Exercise directions: How many lines of the records hold the string "from"? Reply with the number alone.

Raw records:
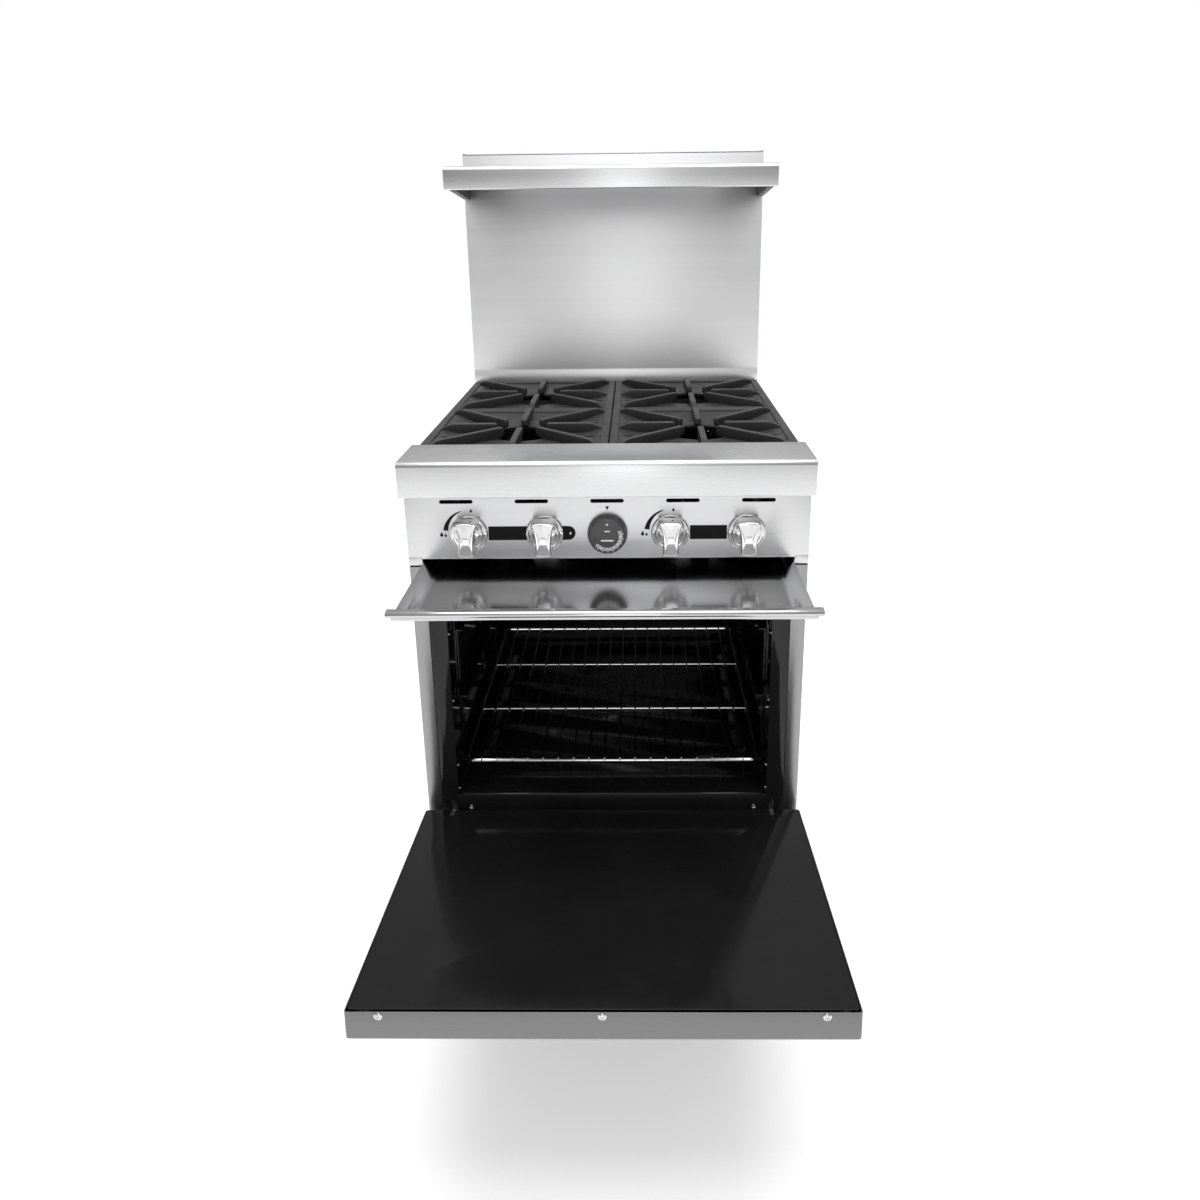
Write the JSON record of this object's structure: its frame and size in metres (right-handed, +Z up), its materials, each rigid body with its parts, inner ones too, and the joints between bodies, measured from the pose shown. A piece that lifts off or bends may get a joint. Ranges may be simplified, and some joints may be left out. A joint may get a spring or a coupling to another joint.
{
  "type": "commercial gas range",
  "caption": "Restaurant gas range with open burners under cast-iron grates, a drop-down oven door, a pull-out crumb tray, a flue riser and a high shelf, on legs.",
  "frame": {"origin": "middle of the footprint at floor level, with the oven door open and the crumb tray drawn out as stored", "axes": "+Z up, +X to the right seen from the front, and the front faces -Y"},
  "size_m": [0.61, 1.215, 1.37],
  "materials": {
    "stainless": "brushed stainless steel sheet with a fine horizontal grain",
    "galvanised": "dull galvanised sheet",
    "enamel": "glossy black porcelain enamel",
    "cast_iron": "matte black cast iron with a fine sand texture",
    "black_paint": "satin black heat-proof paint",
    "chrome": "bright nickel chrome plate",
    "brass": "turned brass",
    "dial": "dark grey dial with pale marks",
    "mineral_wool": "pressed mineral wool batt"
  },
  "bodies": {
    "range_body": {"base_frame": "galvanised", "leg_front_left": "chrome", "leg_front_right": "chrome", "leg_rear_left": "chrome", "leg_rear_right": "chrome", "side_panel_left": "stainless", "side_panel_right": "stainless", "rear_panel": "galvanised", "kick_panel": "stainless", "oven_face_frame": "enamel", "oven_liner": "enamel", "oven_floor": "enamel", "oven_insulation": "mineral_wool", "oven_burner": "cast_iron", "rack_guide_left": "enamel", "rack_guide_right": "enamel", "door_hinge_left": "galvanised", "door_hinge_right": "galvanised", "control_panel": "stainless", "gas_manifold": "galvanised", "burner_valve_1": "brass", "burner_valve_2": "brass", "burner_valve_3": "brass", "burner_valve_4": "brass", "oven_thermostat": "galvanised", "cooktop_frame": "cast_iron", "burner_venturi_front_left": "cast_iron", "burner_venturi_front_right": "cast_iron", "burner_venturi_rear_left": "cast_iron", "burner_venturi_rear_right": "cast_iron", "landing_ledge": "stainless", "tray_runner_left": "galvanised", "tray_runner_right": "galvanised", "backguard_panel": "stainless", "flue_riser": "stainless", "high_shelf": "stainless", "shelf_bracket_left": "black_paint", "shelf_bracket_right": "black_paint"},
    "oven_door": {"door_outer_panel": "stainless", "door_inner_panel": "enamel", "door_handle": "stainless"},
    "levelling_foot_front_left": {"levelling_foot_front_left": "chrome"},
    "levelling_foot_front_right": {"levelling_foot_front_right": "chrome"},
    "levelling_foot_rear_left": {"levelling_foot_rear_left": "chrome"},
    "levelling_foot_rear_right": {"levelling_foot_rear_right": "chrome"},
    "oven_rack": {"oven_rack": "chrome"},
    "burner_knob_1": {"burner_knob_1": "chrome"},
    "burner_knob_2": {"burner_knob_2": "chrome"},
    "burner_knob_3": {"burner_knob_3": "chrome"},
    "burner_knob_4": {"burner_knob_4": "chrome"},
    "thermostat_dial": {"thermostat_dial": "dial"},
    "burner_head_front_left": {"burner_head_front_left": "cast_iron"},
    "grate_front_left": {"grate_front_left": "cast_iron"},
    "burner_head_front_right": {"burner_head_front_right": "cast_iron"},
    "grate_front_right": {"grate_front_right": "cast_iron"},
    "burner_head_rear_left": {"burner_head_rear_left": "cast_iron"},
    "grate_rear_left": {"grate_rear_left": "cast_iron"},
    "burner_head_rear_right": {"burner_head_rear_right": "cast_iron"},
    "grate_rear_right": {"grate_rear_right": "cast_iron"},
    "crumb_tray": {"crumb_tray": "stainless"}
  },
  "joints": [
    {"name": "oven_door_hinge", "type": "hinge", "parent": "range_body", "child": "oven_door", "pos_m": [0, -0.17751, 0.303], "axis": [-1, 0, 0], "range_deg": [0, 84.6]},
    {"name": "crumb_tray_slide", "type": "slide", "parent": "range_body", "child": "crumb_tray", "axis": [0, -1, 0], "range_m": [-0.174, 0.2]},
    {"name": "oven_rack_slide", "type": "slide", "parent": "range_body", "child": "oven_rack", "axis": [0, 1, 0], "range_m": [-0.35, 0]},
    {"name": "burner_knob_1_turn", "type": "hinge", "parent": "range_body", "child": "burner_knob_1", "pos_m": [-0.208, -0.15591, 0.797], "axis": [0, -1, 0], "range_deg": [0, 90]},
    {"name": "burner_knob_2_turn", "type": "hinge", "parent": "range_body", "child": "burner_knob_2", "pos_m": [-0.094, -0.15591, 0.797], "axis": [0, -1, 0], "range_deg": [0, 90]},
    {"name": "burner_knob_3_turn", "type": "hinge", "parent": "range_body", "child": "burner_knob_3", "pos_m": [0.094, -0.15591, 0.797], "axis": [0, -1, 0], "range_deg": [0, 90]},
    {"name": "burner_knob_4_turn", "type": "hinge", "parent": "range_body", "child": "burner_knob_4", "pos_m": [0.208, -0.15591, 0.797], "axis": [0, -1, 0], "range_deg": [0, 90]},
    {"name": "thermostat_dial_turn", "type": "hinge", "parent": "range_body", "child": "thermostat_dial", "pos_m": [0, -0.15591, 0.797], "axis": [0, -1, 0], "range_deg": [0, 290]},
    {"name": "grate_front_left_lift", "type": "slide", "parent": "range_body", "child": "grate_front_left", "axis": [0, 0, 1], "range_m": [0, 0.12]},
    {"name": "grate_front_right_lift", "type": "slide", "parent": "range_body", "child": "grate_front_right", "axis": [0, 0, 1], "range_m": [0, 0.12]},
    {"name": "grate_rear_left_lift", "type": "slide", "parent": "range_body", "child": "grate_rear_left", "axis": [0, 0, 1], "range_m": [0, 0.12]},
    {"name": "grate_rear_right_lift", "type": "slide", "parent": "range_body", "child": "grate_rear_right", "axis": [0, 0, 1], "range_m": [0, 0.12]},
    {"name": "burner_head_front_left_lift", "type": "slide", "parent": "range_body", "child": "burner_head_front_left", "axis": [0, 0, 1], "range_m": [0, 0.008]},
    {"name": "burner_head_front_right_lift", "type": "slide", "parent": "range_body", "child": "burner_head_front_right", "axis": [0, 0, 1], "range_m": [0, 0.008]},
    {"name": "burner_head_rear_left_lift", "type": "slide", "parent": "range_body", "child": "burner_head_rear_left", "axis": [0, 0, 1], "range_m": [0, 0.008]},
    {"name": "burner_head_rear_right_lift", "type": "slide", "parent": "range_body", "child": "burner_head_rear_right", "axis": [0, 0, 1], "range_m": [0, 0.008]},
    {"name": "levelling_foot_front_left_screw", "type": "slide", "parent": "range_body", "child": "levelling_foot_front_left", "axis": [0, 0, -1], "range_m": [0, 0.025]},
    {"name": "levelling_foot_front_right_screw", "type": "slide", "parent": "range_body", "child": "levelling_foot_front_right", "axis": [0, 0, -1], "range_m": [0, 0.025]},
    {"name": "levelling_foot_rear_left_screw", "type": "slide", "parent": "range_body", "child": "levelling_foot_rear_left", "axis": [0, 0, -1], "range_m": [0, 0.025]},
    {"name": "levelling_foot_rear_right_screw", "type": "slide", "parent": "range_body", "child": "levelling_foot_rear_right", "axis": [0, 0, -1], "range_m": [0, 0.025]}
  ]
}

...

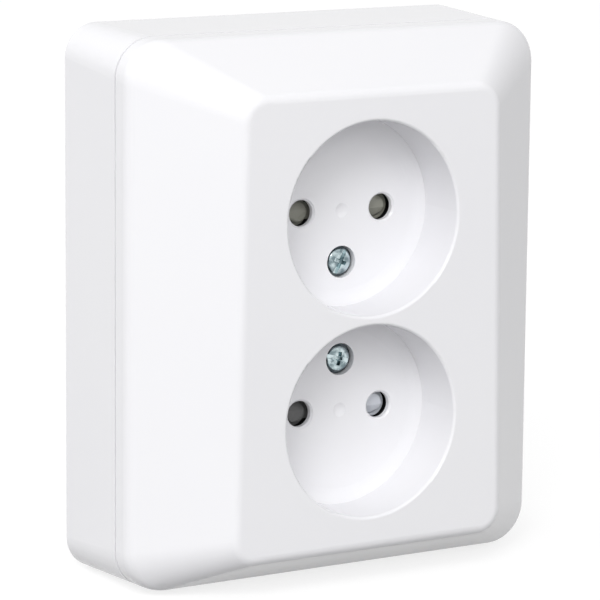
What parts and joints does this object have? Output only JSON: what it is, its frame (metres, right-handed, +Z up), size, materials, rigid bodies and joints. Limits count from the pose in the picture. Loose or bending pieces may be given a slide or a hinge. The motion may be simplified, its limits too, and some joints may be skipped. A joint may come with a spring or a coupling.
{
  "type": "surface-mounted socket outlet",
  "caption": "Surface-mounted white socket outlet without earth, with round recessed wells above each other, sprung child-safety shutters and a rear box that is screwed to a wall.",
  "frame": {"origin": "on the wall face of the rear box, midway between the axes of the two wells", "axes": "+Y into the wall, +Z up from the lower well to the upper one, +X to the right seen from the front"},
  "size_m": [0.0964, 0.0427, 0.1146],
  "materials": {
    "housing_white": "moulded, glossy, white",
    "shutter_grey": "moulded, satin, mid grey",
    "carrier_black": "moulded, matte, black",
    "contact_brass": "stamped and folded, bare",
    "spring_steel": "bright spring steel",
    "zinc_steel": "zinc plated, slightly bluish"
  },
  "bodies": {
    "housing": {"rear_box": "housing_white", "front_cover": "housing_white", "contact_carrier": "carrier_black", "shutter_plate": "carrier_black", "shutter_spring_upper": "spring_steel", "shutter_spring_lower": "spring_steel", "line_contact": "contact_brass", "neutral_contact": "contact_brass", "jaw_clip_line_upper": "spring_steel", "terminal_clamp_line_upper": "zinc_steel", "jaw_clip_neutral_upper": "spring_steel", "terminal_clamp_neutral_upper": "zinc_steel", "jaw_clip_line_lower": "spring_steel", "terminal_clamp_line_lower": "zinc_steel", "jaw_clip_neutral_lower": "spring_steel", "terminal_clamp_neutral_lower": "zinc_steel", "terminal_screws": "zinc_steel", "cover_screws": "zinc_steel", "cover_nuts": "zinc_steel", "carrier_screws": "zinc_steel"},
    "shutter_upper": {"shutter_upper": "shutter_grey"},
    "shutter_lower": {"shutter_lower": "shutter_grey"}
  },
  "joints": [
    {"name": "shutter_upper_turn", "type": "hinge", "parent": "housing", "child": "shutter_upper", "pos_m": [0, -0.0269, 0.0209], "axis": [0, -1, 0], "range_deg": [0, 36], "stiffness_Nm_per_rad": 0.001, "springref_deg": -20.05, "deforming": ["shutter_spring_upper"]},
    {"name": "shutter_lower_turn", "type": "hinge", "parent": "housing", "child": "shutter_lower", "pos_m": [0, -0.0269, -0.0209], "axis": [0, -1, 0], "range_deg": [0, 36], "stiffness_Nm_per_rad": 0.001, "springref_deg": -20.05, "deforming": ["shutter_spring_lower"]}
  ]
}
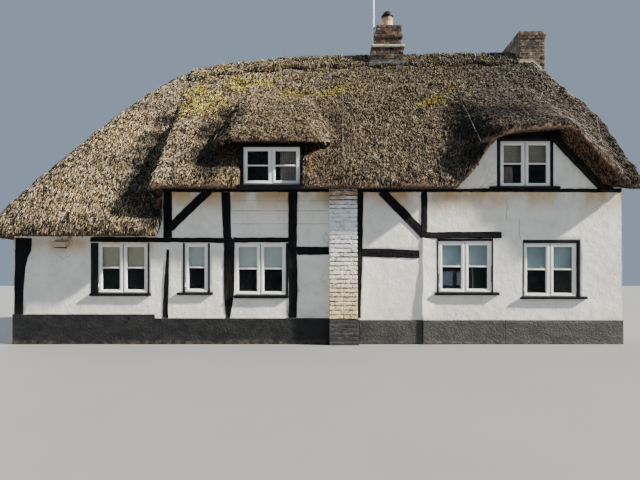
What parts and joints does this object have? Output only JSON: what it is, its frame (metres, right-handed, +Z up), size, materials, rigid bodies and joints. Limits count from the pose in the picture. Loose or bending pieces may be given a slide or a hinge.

Response below: 5